Flanked by Palantir and AWS, Anthropic's Claude marches into US defense intelligence

An emotionally manipulable AI in the hands of the Pentagon and CIA? Cool

Palantir has announced a partnership with Anthropic and Amazon Web Services to build a cloudy Claude platform suitable for the most secure of the US government's defense and intelligence use cases.

In an announcement today, the three firms said the partnership would integrate Claude 3 and 3.5 with Palantir's Artificial Intelligence Platform, hosted on AWS. Both Palantir and AWS have been awarded Impact Level 6 (IL6) certification by the Department of Defense, which allows the processing and storage of classified data up to the Secret level. 

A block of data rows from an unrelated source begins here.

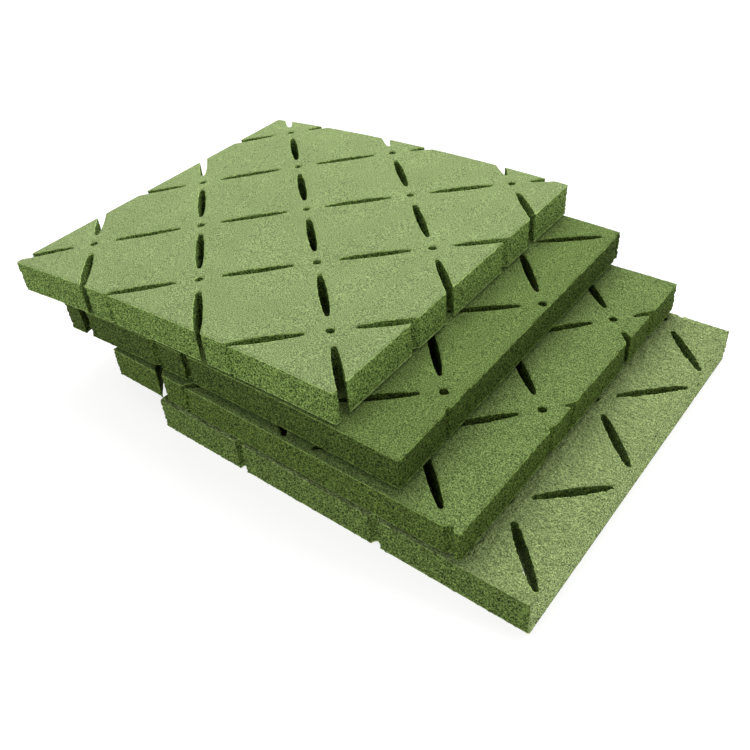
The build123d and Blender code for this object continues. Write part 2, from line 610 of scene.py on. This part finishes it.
def paler(tree, colour, amount):
    """A colour greyed where the amount is over 1, as thin torn walls are."""
    over = maths(tree, "MAXIMUM", maths(tree, "SUBTRACT", amount, 1.0), 0.0)
    grey = maths(tree, "MULTIPLY", over, WALL_GREY)
    return vector_maths(tree, "ADD", colour, combine(tree, grey, grey, grey))


def build_cells_group():
    """Colour and height of the foam: fine grain on the faces, torn open cells on the sides."""
    inputs = [
        ("Vector", "NodeSocketVector"), ("Skin Colour", "NodeSocketColor"),
        ("Cut Colour", "NodeSocketColor"), ("Cut", "NodeSocketFloat"),
        ("Face Contrast", "NodeSocketFloat"), ("Side Contrast", "NodeSocketFloat"),
        ("Pebbles", "NodeSocketFloat"),
    ]
    outputs = [("Color", "NodeSocketColor"), ("Height", "NodeSocketFloat")]
    tree, given, result = new_tree(CELLS_GROUP, "ShaderNodeTree", inputs, outputs)

    def noise(scale, detail, roughness=0.5):
        return add_node(
            tree, "ShaderNodeTexNoise",
            {
                "Vector": given["Vector"], "Scale": scale, "Detail": detail,
                "Roughness": roughness,
            },
        ).outputs[0]

    def around_one(value, contrast):
        centred = maths(tree, "SUBTRACT", value, 0.5)
        return maths(tree, "MULTIPLY_ADD", centred, contrast, 1.0)

    # faces: sharp grain under a millimetre wide, pebbles of two or three, faint wide clouds
    fine = noise(FACE_GRAIN, detail=2.0, roughness=0.7)
    grain = smooth_step(tree, fine, *GRAIN_SPAN)
    lumps = noise(PEBBLE_GRAIN, detail=1.0, roughness=0.6)
    pebbles = smooth_step(tree, lumps, *NOISE_SPAN)
    clouds = noise(CLOUD_GRAIN, detail=2.0)
    # where Cut is under 0, on the side at +X, the grain is coarser and the colour painted paler:
    # painted light on that side
    painted_end_light_and_grain = maths(tree, "MAXIMUM", maths(tree, "MULTIPLY", given["Cut"], -1.0), 0.0)
    coarser = maths(tree, "MULTIPLY_ADD", painted_end_light_and_grain, RIND_CONTRAST, given["Face Contrast"])
    face_tone = maths(
        tree, "MULTIPLY", around_one(grain, coarser), around_one(clouds, CLOUD_CONTRAST),
    )
    # painted shade: each pebble darker in its hollow and paler on its top, by Pebbles
    face_tone = maths(tree, "MULTIPLY", face_tone, around_one(pebbles, given["Pebbles"]))
    face_height = maths(
        tree, "MULTIPLY_ADD", maths(tree, "MULTIPLY", given["Pebbles"], PEBBLE_RELIEF), pebbles,
        grain,
    )
    # sides: cells a little over a millimetre wide, dark inside as painted shade in the open
    # pits, with pale torn walls
    cells = add_node(
        tree, "ShaderNodeTexVoronoi",
        {"Vector": given["Vector"], "Scale": SIDE_CELLS, "Randomness": 1.0},
    ).outputs["Distance"]
    walls = maths(tree, "MULTIPLY", smooth_step(tree, cells, *WALL_SPAN), WALL_SHARE)
    crumbs = smooth_step(tree, noise(SIDE_GRAIN, detail=3.0, roughness=0.7), *NOISE_SPAN)
    torn = maths(tree, "MULTIPLY_ADD", crumbs, 1.0 - WALL_SHARE, walls)
    side_tone = around_one(torn, given["Side Contrast"])

    face_tone = maths(tree, "MAXIMUM", face_tone, DARKEST_FACE)
    side_tone = maths(tree, "MAXIMUM", side_tone, DARKEST_SIDE)
    face = paler(tree, tone(tree, given["Skin Colour"], face_tone), face_tone)
    side = paler(tree, tone(tree, given["Cut Colour"], side_tone), side_tone)
    mixed = add_node(
        tree, "ShaderNodeMix", {"Factor": given["Cut"], "A": face, "B": side},
        data_type="VECTOR",
    ).outputs[1]
    # a painted highlight: a paler line where a face turns over into a side
    off_edge = maths(tree, "ABSOLUTE", maths(tree, "MULTIPLY_ADD", given["Cut"], 2.0, -1.0))
    painted_highlight = smooth_step(tree, off_edge, *PAINTED_HIGHLIGHT_SPAN, PAINTED_HIGHLIGHT_TONE, 1.0)
    # painted light on the side at +X and the painted highlight along the edges, both as a paler
    # tone
    colour = tone(tree, mixed, maths(tree, "ADD", painted_highlight, painted_end_light_and_grain))
    height = add_node(
        tree, "ShaderNodeMix", {"Factor": given["Cut"], "A": face_height, "B": torn},
        data_type="FLOAT",
    )
    tree.links.new(colour, result.inputs["Color"])
    tree.links.new(height.outputs[0], result.inputs["Height"])
    return tree


def foam_material(name, facts, skin, cut_side):
    """The foam of one panel, with the colours of its skin and of its cut sides."""
    material = bpy.data.materials.new(f"{name}_foam")
    material.use_nodes = True
    tree = material.node_tree
    tree.nodes.clear()
    coordinates = add_node(tree, "ShaderNodeTexCoord").outputs["Object"]
    start = [facts["seed"] * step for step in SEED_STEPS]
    shifted = add_node(
        tree, "ShaderNodeMapping", {"Vector": coordinates, "Location": start},
    ).outputs[0]
    cut = add_node(tree, "ShaderNodeAttribute", attribute_name=CUT_ATTRIBUTE).outputs["Fac"]
    cells = add_node(
        tree, "ShaderNodeGroup", node_tree=bpy.data.node_groups[CELLS_GROUP],
        inputs={
            "Vector": shifted, "Cut": cut,
            "Skin Colour": (*skin, 1.0), "Cut Colour": (*cut_side, 1.0),
            "Face Contrast": facts["grain"], "Side Contrast": SIDE_CONTRAST,
            "Pebbles": facts["pebble_shade_and_relief"],
        },
    ).outputs
    bump = add_node(
        tree, "ShaderNodeBump",
        {"Strength": BUMP_STRENGTH, "Distance": BUMP_DISTANCE, "Height": cells["Height"]},
    ).outputs[0]
    foam = add_node(
        tree, "ShaderNodeBsdfPrincipled",
        {
            "Base Color": cells["Color"], "Roughness": FOAM_ROUGHNESS, "Normal": bump,
            "Specular IOR Level": FOAM_SPECULAR,
        },
    ).outputs[0]
    output = tree.nodes.new("ShaderNodeOutputMaterial")
    tree.links.new(foam, output.inputs["Surface"])
    return material


def floor_material(stage):
    """A pale floor that gives some light itself."""
    material = bpy.data.materials.new("floor_paint")
    material.use_nodes = True
    shader = material.node_tree.nodes["Principled BSDF"]
    shader.inputs["Base Color"].default_value = (*stage.floor_colour, 1.0)
    shader.inputs["Roughness"].default_value = FLOOR_ROUGHNESS
    shader.inputs["Emission Color"].default_value = (1.0, 1.0, 1.0, 1.0)
    shader.inputs["Emission Strength"].default_value = stage.floor_glow
    return material


# ---------------------------------------------------------------- operators

FLOOR_HALF = 4.0  # half of the floor's side
FLOOR_DROP = 0.0005  # how far the floor lies under the bottom panel, so that they don't coincide
SENSOR_WIDTH = 36.0  # of the camera (mm)
NEAREST_SEEN = 0.01  # how near the camera still sees (m)


def new_object(name, data):
    """An object in the scene."""
    made = bpy.data.objects.new(name, data)
    bpy.context.scene.collection.objects.link(made)
    return made


def baked(raw, name):
    """The object's evaluated mesh as a plain object; the raw one is removed."""
    graph = bpy.context.evaluated_depsgraph_get()
    graph.update()
    mesh = bpy.data.meshes.new_from_object(raw.evaluated_get(graph), depsgraph=graph)
    mesh.name = name
    piece = new_object(name, mesh)
    bpy.data.objects.remove(raw)
    return piece


class FOAMSTACK_OT_panel(bpy.types.Operator):
    """Build one foam panel in the place of its frame node"""

    bl_idname = "foamstack.panel"
    bl_label = "Foam panel"
    bl_options = {"REGISTER", "UNDO"}

    node: EnumProperty(
        name="Panel", description="Which panel of the stack",
        items=[(name, name.replace("_", " "), "") for name in PANELS],
    )

    def execute(self, context):
        facts = PANELS[self.node]
        sizes = context.scene.foam_lattice
        look = context.scene.foam_look
        colours = context.scene.foam_colours
        low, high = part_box(self.node)
        place = ((low[0] + high[0]) / 2, (low[1] + high[1]) / 2, low[2])
        skin_colour = getattr(colours, f"{self.node}_skin")
        cut_colour = getattr(colours, f"{self.node}_cut")
        material = foam_material(self.node, facts, skin_colour, cut_colour)
        raw = new_object("raw_panel", bpy.data.meshes.new("raw_panel"))

        # the remesh closes part of a cell at each thin tip of a slot, so the cutter is longer
        cut = raw.modifiers.new("cut", "NODES")
        cut.node_group = bpy.data.node_groups[CUT_TREE]
        set_inputs(cut, {
            "Length": sizes.length, "Width": sizes.width, "Thickness": sizes.thickness,
            "Pitch": sizes.pitch, "Slot Length": sizes.slot_length + look.cell / 2,
            "Slot Width": sizes.slot_width, "Pin Hole": sizes.pin_hole,
            "Crossing": (facts["crossing"][0] * MM, facts["crossing"][1] * MM, 0.0),
            "Lattice Turn": math.radians(facts["lattice_turn"]), "Material": material,
        })
        remesh = raw.modifiers.new("remesh", "REMESH")
        remesh.mode = "VOXEL"
        remesh.voxel_size = look.cell
        remesh.use_smooth_shade = True
        skin = raw.modifiers.new("skin", "NODES")
        skin.node_group = bpy.data.node_groups[SKIN_TREE]
        set_inputs(skin, {
            "Length": sizes.length, "Width": sizes.width, "Thickness": sizes.thickness,
            "Side Depth": look.side_depth, "Side Grain": look.side_grain,
            "Face Depth": facts["pebble"] * MM, "Face Grain": look.face_grain,
            "Gap": facts["gap"] * MM, "Painted End Light And Grain": facts["painted_end_light_and_grain"], "Seed": float(facts["seed"]),
            "Turn": math.radians(facts["turn"]), "Place": place, "Material": material,
            **{name: value * MM for name, value in zip(BOWS, facts["bow"])},
        })
        piece = baked(raw, f"{self.node}_foam")
        if len(piece.data.polygons) == 0:
            raise RuntimeError(f"{self.node}: the panel came out empty")
        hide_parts(self.node)
        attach(piece, facts["body"])
        return {"FINISHED"}


class FOAMSTACK_OT_stage(bpy.types.Operator):
    """Add the floor, the lights and the camera"""

    bl_idname = "foamstack.stage"
    bl_label = "Stage"
    bl_options = {"REGISTER", "UNDO"}

    def execute(self, context):
        stage = context.scene.foam_stage
        scene = context.scene
        mesh = bpy.data.meshes.new("floor")
        quarters = ((-1, -1), (1, -1), (1, 1), (-1, 1))
        corners = [(x * FLOOR_HALF, y * FLOOR_HALF, 0.0) for x, y in quarters]
        mesh.from_pydata(corners, [], [(0, 1, 2, 3)])
        floor = new_object("floor", mesh)
        floor.location.z = -FLOOR_DROP
        mesh.materials.append(floor_material(stage))

        world = bpy.data.worlds.new("soft_sky")
        world.use_nodes = True
        background = world.node_tree.nodes["Background"]
        background.inputs["Color"].default_value = (1.0, 1.0, 1.0, 1.0)
        background.inputs["Strength"].default_value = stage.sky
        scene.world = world

        key = bpy.data.lights.new("key", "AREA")
        key.shape = "RECTANGLE"
        key.size, key.size_y = stage.key_size
        key.energy = stage.key
        lamp = new_object("key", key)
        lamp.location = stage.key_place
        aim = Vector(stage.key_target) - lamp.location
        lamp.rotation_euler = aim.to_track_quat("-Z", "Y").to_euler()

        camera = bpy.data.cameras.new("camera")
        camera.lens = stage.lens
        camera.sensor_width = SENSOR_WIDTH
        camera.clip_start = NEAREST_SEEN
        eye = new_object("camera", camera)
        look = (Vector(stage.camera_target) - Vector(stage.camera_place)).normalized()
        upright = look.to_track_quat("-Z", "Y").to_matrix().to_4x4()
        rolled = upright @ Matrix.Rotation(-stage.camera_roll, 4, "Z")
        eye.matrix_world = Matrix.Translation(stage.camera_place) @ rolled
        scene.camera = eye
        scene.view_settings.view_transform = "Standard"
        return {"FINISHED"}


class FOAMSTACK_PT_sidebar(bpy.types.Panel):
    """Sizes, looks and steps of the foam stack"""

    bl_idname = "FOAMSTACK_PT_sidebar"
    bl_label = "Foam stack"
    bl_space_type = "VIEW_3D"
    bl_region_type = "UI"
    bl_category = "Foam stack"

    def draw(self, context):
        scene = context.scene
        groups = (scene.foam_lattice, scene.foam_look, scene.foam_colours, scene.foam_stage)
        for group in groups:
            box = self.layout.box()
            for name in group.__annotations__:
                box.prop(group, name)
        for name in PANELS:
            step = self.layout.operator(FOAMSTACK_OT_panel.bl_idname, text=name)
            step.node = name
        self.layout.operator(FOAMSTACK_OT_stage.bl_idname)


CLASSES = (
    LatticeSizes, FoamLook, FoamColours, StageLook,
    FOAMSTACK_OT_panel, FOAMSTACK_OT_stage, FOAMSTACK_PT_sidebar,
)


def register():
    """Makes the add-on's classes and properties known to Blender."""
    for cls in CLASSES:
        bpy.utils.register_class(cls)
    bpy.types.Scene.foam_lattice = PointerProperty(type=LatticeSizes)
    bpy.types.Scene.foam_look = PointerProperty(type=FoamLook)
    bpy.types.Scene.foam_colours = PointerProperty(type=FoamColours)
    bpy.types.Scene.foam_stage = PointerProperty(type=StageLook)


def unregister():
    """Takes them away again, in the opposite order."""
    del bpy.types.Scene.foam_stage
    del bpy.types.Scene.foam_colours
    del bpy.types.Scene.foam_look
    del bpy.types.Scene.foam_lattice
    for cls in reversed(CLASSES):
        bpy.utils.unregister_class(cls)


def main():
    """Builds the trees, the panels and the stage."""
    register()
    build_cut_tree()
    build_skin_tree()
    build_cells_group()
    for name in PANELS:
        bpy.ops.foamstack.panel(node=name)
    bpy.ops.foamstack.stage()


if __name__ == "__main__":
    main()
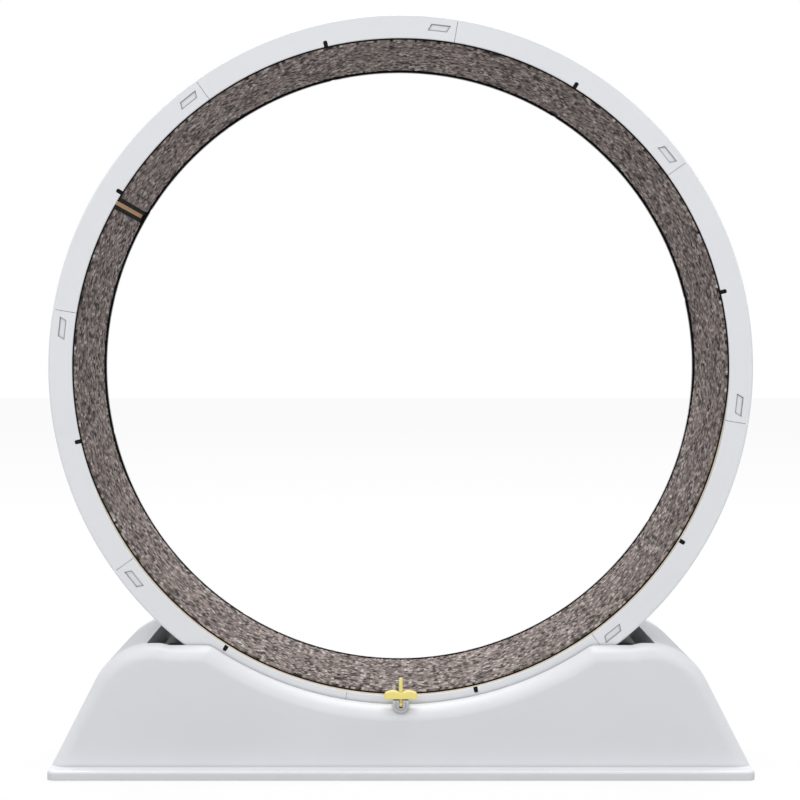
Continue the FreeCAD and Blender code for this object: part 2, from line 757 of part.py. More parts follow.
for side_name, place in (("left", -roller_x), ("right", roller_x)):
    roller(side_name, place)
export("cradle_screws", [screw(x, y, pocket_floor + cradle_foot_height, -1)
                         for x, y in cradle_screw_places()])

for number, (side, x, z) in enumerate(guide_places()):
    export(f"guide_button_{number + 1}", [guide_button(side, x, z)])
export("lock_bracket", [lock_bracket()])
export("lock_lever", [lock_lever()])
pin_reach = lock_width / 2 - pivot_pin_end
export("lock_pin", [rod_x(pivot_pin_radius, pivot_y, pivot_height, -pin_reach, pin_reach)])

print(f"roller centre {roller_x:.1f}, {roller_z:.1f}; base half length {base_half_length:.1f}, "
      f"half depth {base_half_depth:.1f}; carpet radius {carpet_radius:.1f}")
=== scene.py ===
# %% [markdown]
# # A carpet-lined exercise wheel
# The hoop is built of eight snap-together plastic segments. A thin board and a strip of loop-pile
# carpet line it, and it rolls on two long rubber rollers in a moulded tub base.
# The solids come from the CAD pack and keep their shape and place. This file gives them their finish,
# and makes the pieces whose shape is too fine for the CAD: the pile of the carpet, the overlocked
# thread round its edges, its stitches, the near-black blocks that paint the shade inside the notches
# and the board's pale edge.
# Everything is in metres, Z is up, X runs along the base, and -Y is the side with the wheel lock.

import json
import math

import bmesh
import bpy
import numpy as np
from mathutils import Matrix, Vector


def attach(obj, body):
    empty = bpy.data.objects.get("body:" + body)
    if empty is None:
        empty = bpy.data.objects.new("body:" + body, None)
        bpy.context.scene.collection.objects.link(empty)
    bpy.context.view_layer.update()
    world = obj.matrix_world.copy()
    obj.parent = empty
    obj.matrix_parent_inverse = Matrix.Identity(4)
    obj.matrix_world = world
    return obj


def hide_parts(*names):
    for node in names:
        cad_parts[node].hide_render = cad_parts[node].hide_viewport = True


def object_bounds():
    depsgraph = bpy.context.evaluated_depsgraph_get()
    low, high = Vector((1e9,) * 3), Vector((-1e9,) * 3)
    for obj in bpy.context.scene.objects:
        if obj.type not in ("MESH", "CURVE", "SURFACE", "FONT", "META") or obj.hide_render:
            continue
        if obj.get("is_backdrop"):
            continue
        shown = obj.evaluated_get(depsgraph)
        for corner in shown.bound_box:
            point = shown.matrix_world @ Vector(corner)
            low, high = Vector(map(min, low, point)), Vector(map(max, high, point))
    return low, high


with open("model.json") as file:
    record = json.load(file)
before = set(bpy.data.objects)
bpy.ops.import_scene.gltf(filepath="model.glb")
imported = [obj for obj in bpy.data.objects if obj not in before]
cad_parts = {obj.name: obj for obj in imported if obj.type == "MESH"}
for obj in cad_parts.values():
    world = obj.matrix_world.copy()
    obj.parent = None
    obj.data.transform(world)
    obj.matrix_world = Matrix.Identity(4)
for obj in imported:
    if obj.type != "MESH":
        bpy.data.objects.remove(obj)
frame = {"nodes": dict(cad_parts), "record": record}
cad_low, cad_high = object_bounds()
nodes = frame["nodes"]
print("CAD nodes:", len(nodes), "box:", [round(v, 4) for v in (*cad_low, *cad_high)])

# %% [markdown]
# ## Units and places
# The hoop's own sizes repeat here in metres, because the pieces made below lie inside it. Wheel angles
# are measured from straight down, growing towards +X, so that a strip can be laid by its angle.

# %% Sizes that the new pieces follow
MM = 0.001
AXIS_HEIGHT = 576 * MM
SEGMENTS = 8
BOARD_RADIUS = 466.5 * MM
CARPET_RADIUS = 463.5 * MM
MAT_HALF = 126.6 * MM            # half the width of the mat, bindings included
BINDING_WIDTH = 2.4 * MM
END_BINDING = 6.0 * MM
SEAM_GAP = 6.0 * MM
SEAM_ANGLE = math.radians(240)
CLEARANCE = 0.05 * MM            # keeps two faces that touch from sharing one place


def in_hoop(radius, angle, y):
    """Array of points inside the hoop from arrays of radius, wheel angle and place across."""
    radius, angle, y = np.broadcast_arrays(radius, angle, y)
    return np.stack([radius * np.sin(angle), y, AXIS_HEIGHT - radius * np.cos(angle)], axis=-1)


print("carpet surface length:", round(2 * math.pi * CARPET_RADIUS, 3), "m")

# %% [markdown]
# ## Colours and nodes
# Colours are written as the sRGB hex values that a paint chart or a picture editor shows. Shaders work
# in linear light, so one function converts them. A second small function adds a shader node, sets it
# up and links its inputs. It keeps the material cells short enough to read.

# %% Colour conversion and the node helper


def linear(hex_colour):
    """sRGB hex, such as "#E1E5EA", to linear RGBA."""
    channels = [int(hex_colour[i:i + 2], 16) / 255 for i in (1, 3, 5)]
    return [c / 12.92 if c <= 0.04045 else ((c + 0.055) / 1.055) ** 2.4 for c in channels] + [1.0]


def add(tree, kind, inputs=None, **settings):
    """Adds a node to a tree. inputs maps a socket to a value, or to the output that feeds it."""
    made = tree.nodes.new(kind)
    for name, value in settings.items():
        setattr(made, name, value)
    for socket, value in (inputs or {}).items():
        if isinstance(value, bpy.types.NodeSocket):
            tree.links.new(value, made.inputs[socket])
        else:
            made.inputs[socket].default_value = value
    return made


def start_material(name, roughness, ior):
    """New material whose Principled shader has its uniform values set on its own sockets."""
    material = bpy.data.materials.new(name)
    material.use_nodes = True
    shader = material.node_tree.nodes["Principled BSDF"]
    shader.inputs["Roughness"].default_value = roughness
    shader.inputs["IOR"].default_value = ior
    return material, material.node_tree, shader


def per_metre(millimetres):
    """Texture scale for a pattern whose repeat is that many millimetres."""
    return 1000 / millimetres


print("linear mid grey:", [round(c, 3) for c in linear("#808080")])

# %% [markdown]
# ## Moulded plastics
# Most of the object is injection-moulded. A mould with a fine spark-eroded texture gives a soft, even
# sheen with no sharp reflections. One function makes every such plastic, because they differ only in
# colour, gloss and how coarse the mould was. It could be one flat colour with one roughness, but then
# large faces look computer-made. Here a fine grain breaks up the highlight, a slow wave such as a
# moulding has where it shrank on its ribs bends it, and a darker painted shade is mixed into corners
# and seams, where shade falls.

# %% Materials: moulded plastics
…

Claude was first made available to the defense and intelligence communities in early October, an Anthropic spokesperson told The Register. The US government will be using Claude to reduce data processing times, identify patterns and trends, streamline document reviews, and help officials "make more informed decisions in time-sensitive situations while preserving their decision-making authorities," the press release noted. 

"Palantir is proud to be the first industry partner to bring Claude models to classified environments," said Palantir's CTO, Shyam Sankar.

"Our partnership with Anthropic and AWS provides US defense and intelligence communities the tool chain they need to harness and deploy AI models securely, bringing the next generation of decision advantage to their most critical missions." 

Acceptable use carve-outs

It's interesting to compare the AI usage policy of Meta, which announced yesterday it was opening its Llama neural networks to the US government for defense and national security applications, to that of Anthropic.

Meta's usage policy specifically prohibits the use of Llama for military, warfare, espionage, and other critical applications, for which Meta has granted some exceptions for the Feds.

In our view, no such clear-cut restrictions are included in Anthropic's acceptable use policy. Even high-risk use cases, which Anthropic defines as the use of Claude that "pose an elevated risk of harm," and require extra safety measures, leave defense and intelligence applications out, only mentioning legal, healthcare, insurance, finance, employment, housing, academia, and media usage of Claude as "domains that are vital to public welfare and social equity." 

Instead, Anthropic's AUP lists off various specific ways its model can't be used to cause harm, directly and indirectly, which would cover at least some military work. Meanwhile, we expected to see a blanket ban, a la Meta, on military use, requiring exceptions to make the Palantir-Amazon deal possible.

When asked about its AUP and how that might pertain to government applications, particularly defense and intelligence as indicated in today's announcement, Anthropic only referred us to a blog post from June about its plans to expand government access to Claude. 

"Anthropic's mission is to build reliable, interpretable, steerable AI systems," the blog stated. "We're eager to make these tools available through expanded offerings to government users." 

Anthropic's post mentions it has established a method of granting acceptable use policy exceptions for government users, noting that those allowances "are carefully calibrated to enable beneficial use by carefully selected government agencies." What exceptions have been granted, we're not told, and Anthropic didn't directly answer our questions to that end.

The existing carve-out structure, Anthropic noted, "allow[s] Claude to be used for legally authorized foreign intelligence analysis … and providing warning in advance of potential military activities, opening a window for diplomacy to prevent or deter them."

"All other restrictions in our general usage policy, including those concerning disinformation campaigns, the design or use of weapons, censorship, and malicious cyber operations, remain," the AI house said.

It could be argued that Anthropic's AUP covers all the most dangerous and critical uses of Claude by the defense and intelligence communities, and thus no blanket ban on use by such government entities, like what Meta has, is needed in its policy. All possible separate angles are forbidden without an exception, in other words, whereas Meta's wider-ranging approach seems more efficient.

Anthropic's policy, for example, includes prohibitions on using Claude to interfere with the operation of military facilities and bans on "battlefield management applications" and the use of Claude to "facilitate the exchange of illegal or highly regulated weapons or goods."

Ultimately, we'll just have to hope no one decides to emotionally blackmail Claude into violating whichever of Anthropic's rules the US government still has to follow. ®

Editor's note: This article was updated on November 8 to expand upon our observations about the acceptable use policies.